Instructions to follow = Reproduce each line of the material precisely.

Recorded data =
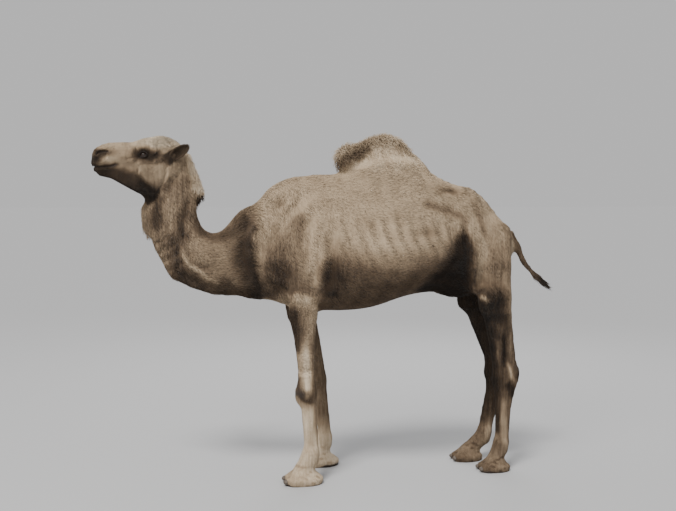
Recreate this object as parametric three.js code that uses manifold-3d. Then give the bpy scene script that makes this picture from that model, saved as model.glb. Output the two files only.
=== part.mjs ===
// A life-size standing dromedary, head held high and level, in named solids. Millimetres, +Z up.
// The head points to -X and the animal's left side faces -Y. It stands on the plane z = 0.
import * as THREE from "three";
import { mergeVertices } from "three/addons/utils/BufferGeometryUtils.js";
import Module from "manifold-3d";

const wasm = await Module();
wasm.setup();

// ---------------------------------------------------------------- driving dimensions

const GAP = 0.35; // air left at every cut between two pieces
const REACH = 620; // no flesh lies further than this from the axis of its own sleeve
const STEP = 6; // stride of the search for the surface
const HALVINGS = 12; // refinements of the surface after the stride that crossed it
const LEFT = -1;
const RIGHT = 1;

const NECK_ROOT_X = -865;
const RUMP_X = 712;
const TRUNK_AXIS_Z = 1346;
const NECK_AXIS_Z = 1336; // where the neck's axis meets the trunk
const HEAD_JOINT = { x: -1374, z: 1740, lean: 44 }; // plane between head and neck
const EYE = { x: -1502, y: 73, z: 1892, radius: 23 };
const FORE_TRACK = 182; // each forefoot's distance from the midline
const HIND_TRACK = 128;

// Where each leg's joints stand along the body, elbow or stifle first.
const STANCE = {
  left_fore: { top: -606, knee: -594, fetlock: -574, foot: -610 },
  right_fore: { top: -590, knee: -478, fetlock: -436, foot: -452 },
  left_hind: { top: 560, knee: 612, fetlock: 606, foot: 566 },
  right_hind: { top: 518, knee: 650, fetlock: 585, foot: 478 },
};

// The barrel of the body: belly line, back line and half width from the neck to the rump.
const BARREL = [
  { x: -900, low: 1062, high: 1580, half: 112 },
  { x: -780, low: 1042, high: 1732, half: 142 },
  { x: -640, low: 996, high: 1786, half: 172 },
  { x: -430, low: 976, high: 1800, half: 234 },
  { x: -200, low: 990, high: 1822, half: 290 },
  { x: 20, low: 1058, high: 1830, half: 306 },
  { x: 180, low: 1080, high: 1800, half: 284 },
  { x: 330, low: 1068, high: 1736, half: 236 },
  { x: 470, low: 1110, high: 1704, half: 188 },
  { x: 560, low: 1160, high: 1606, half: 150 },
  { x: 650, low: 1225, high: 1500, half: 106 },
  { x: 720, low: 1310, high: 1420, half: 50 },
];
const BARREL_FULLNESS = 2.15; // 2 is an ellipse, more is boxier
const BARREL_TAPER = 0.2; // the back is narrower than the belly by this share

// The axis of the neck from chest to head, with the flesh's depth about it. Each key is also a
// plane across the neck, which leans back by the given degrees.
const NECK = [
  { x: -860, z: 1336, depth: 272, lean: 0 },
  { x: -960, z: 1286, depth: 208, lean: 2 },
  { x: -1080, z: 1264, depth: 178, lean: 6 },
  { x: -1238, z: 1306, depth: 166, lean: 42 },
  { x: -1316, z: 1416, depth: 148, lean: 74 },
  { x: -1338, z: 1530, depth: 134, lean: 84 },
  { x: -1350, z: 1640, depth: 136, lean: 70 },
  { ...HEAD_JOINT, depth: 138 },
];
const NECK_FLATNESS = 0.56;
const NECK_SPLIT = 3.6; // the plane between them, counted along the keyed planes

// The axis of the head from the neck to the muzzle, and the planes across it.
const HEAD = [
  { ...HEAD_JOINT },
  { x: -1420, z: 1796, lean: 26 },
  { x: -1490, z: 1842, lean: 8 },
  { x: -1580, z: 1856, lean: 0 },
  { x: -1680, z: 1856, lean: -4 },
  { x: -1774, z: 1848, lean: -10 },
];

// The outline that takes the lower jaw off the skull, seen from the side.
const MOUTH = [
  [-1860, 1826],
  [-1652, 1842],
  [-1490, 1700],
  [-1490, 1560],
  [-1860, 1560],
];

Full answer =
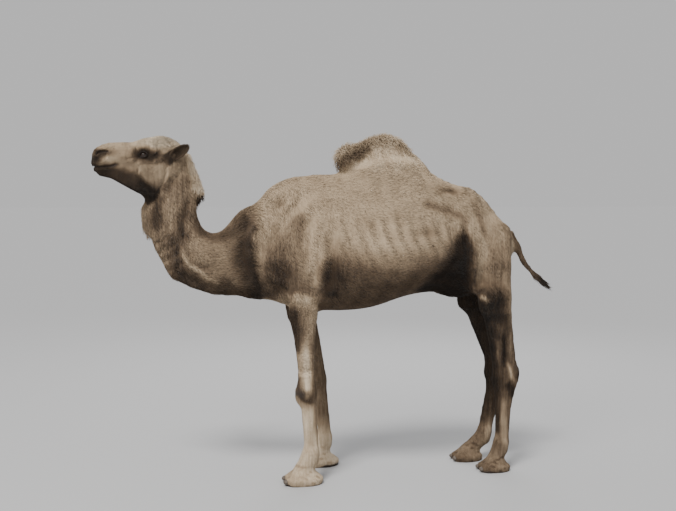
Recreate this object as parametric three.js code that uses manifold-3d. Then give the bpy scene script that makes this picture from that model, saved as model.glb. Output the two files only.
=== part.mjs ===
// A life-size standing dromedary, head held high and level, in named solids. Millimetres, +Z up.
// The head points to -X and the animal's left side faces -Y. It stands on the plane z = 0.
import * as THREE from "three";
import { mergeVertices } from "three/addons/utils/BufferGeometryUtils.js";
import Module from "manifold-3d";

const wasm = await Module();
wasm.setup();

// ---------------------------------------------------------------- driving dimensions

const GAP = 0.35; // air left at every cut between two pieces
const REACH = 620; // no flesh lies further than this from the axis of its own sleeve
const STEP = 6; // stride of the search for the surface
const HALVINGS = 12; // refinements of the surface after the stride that crossed it
const LEFT = -1;
const RIGHT = 1;

const NECK_ROOT_X = -865;
const RUMP_X = 712;
const TRUNK_AXIS_Z = 1346;
const NECK_AXIS_Z = 1336; // where the neck's axis meets the trunk
const HEAD_JOINT = { x: -1374, z: 1740, lean: 44 }; // plane between head and neck
const EYE = { x: -1502, y: 73, z: 1892, radius: 23 };
const FORE_TRACK = 182; // each forefoot's distance from the midline
const HIND_TRACK = 128;

// Where each leg's joints stand along the body, elbow or stifle first.
const STANCE = {
  left_fore: { top: -606, knee: -594, fetlock: -574, foot: -610 },
  right_fore: { top: -590, knee: -478, fetlock: -436, foot: -452 },
  left_hind: { top: 560, knee: 612, fetlock: 606, foot: 566 },
  right_hind: { top: 518, knee: 650, fetlock: 585, foot: 478 },
};

// The barrel of the body: belly line, back line and half width from the neck to the rump.
const BARREL = [
  { x: -900, low: 1062, high: 1580, half: 112 },
  { x: -780, low: 1042, high: 1732, half: 142 },
  { x: -640, low: 996, high: 1786, half: 172 },
  { x: -430, low: 976, high: 1800, half: 234 },
  { x: -200, low: 990, high: 1822, half: 290 },
  { x: 20, low: 1058, high: 1830, half: 306 },
  { x: 180, low: 1080, high: 1800, half: 284 },
  { x: 330, low: 1068, high: 1736, half: 236 },
  { x: 470, low: 1110, high: 1704, half: 188 },
  { x: 560, low: 1160, high: 1606, half: 150 },
  { x: 650, low: 1225, high: 1500, half: 106 },
  { x: 720, low: 1310, high: 1420, half: 50 },
];
const BARREL_FULLNESS = 2.15; // 2 is an ellipse, more is boxier
const BARREL_TAPER = 0.2; // the back is narrower than the belly by this share

// The axis of the neck from chest to head, with the flesh's depth about it. Each key is also a
// plane across the neck, which leans back by the given degrees.
const NECK = [
  { x: -860, z: 1336, depth: 272, lean: 0 },
  { x: -960, z: 1286, depth: 208, lean: 2 },
  { x: -1080, z: 1264, depth: 178, lean: 6 },
  { x: -1238, z: 1306, depth: 166, lean: 42 },
  { x: -1316, z: 1416, depth: 148, lean: 74 },
  { x: -1338, z: 1530, depth: 134, lean: 84 },
  { x: -1350, z: 1640, depth: 136, lean: 70 },
  { ...HEAD_JOINT, depth: 138 },
];
const NECK_FLATNESS = 0.56;
const NECK_SPLIT = 3.6; // the plane between them, counted along the keyed planes

// The axis of the head from the neck to the muzzle, and the planes across it.
const HEAD = [
  { ...HEAD_JOINT },
  { x: -1420, z: 1796, lean: 26 },
  { x: -1490, z: 1842, lean: 8 },
  { x: -1580, z: 1856, lean: 0 },
  { x: -1680, z: 1856, lean: -4 },
  { x: -1774, z: 1848, lean: -10 },
];

// The outline that takes the lower jaw off the skull, seen from the side.
const MOUTH = [
  [-1860, 1826],
  [-1652, 1842],
  [-1490, 1700],
  [-1490, 1560],
  [-1860, 1560],
];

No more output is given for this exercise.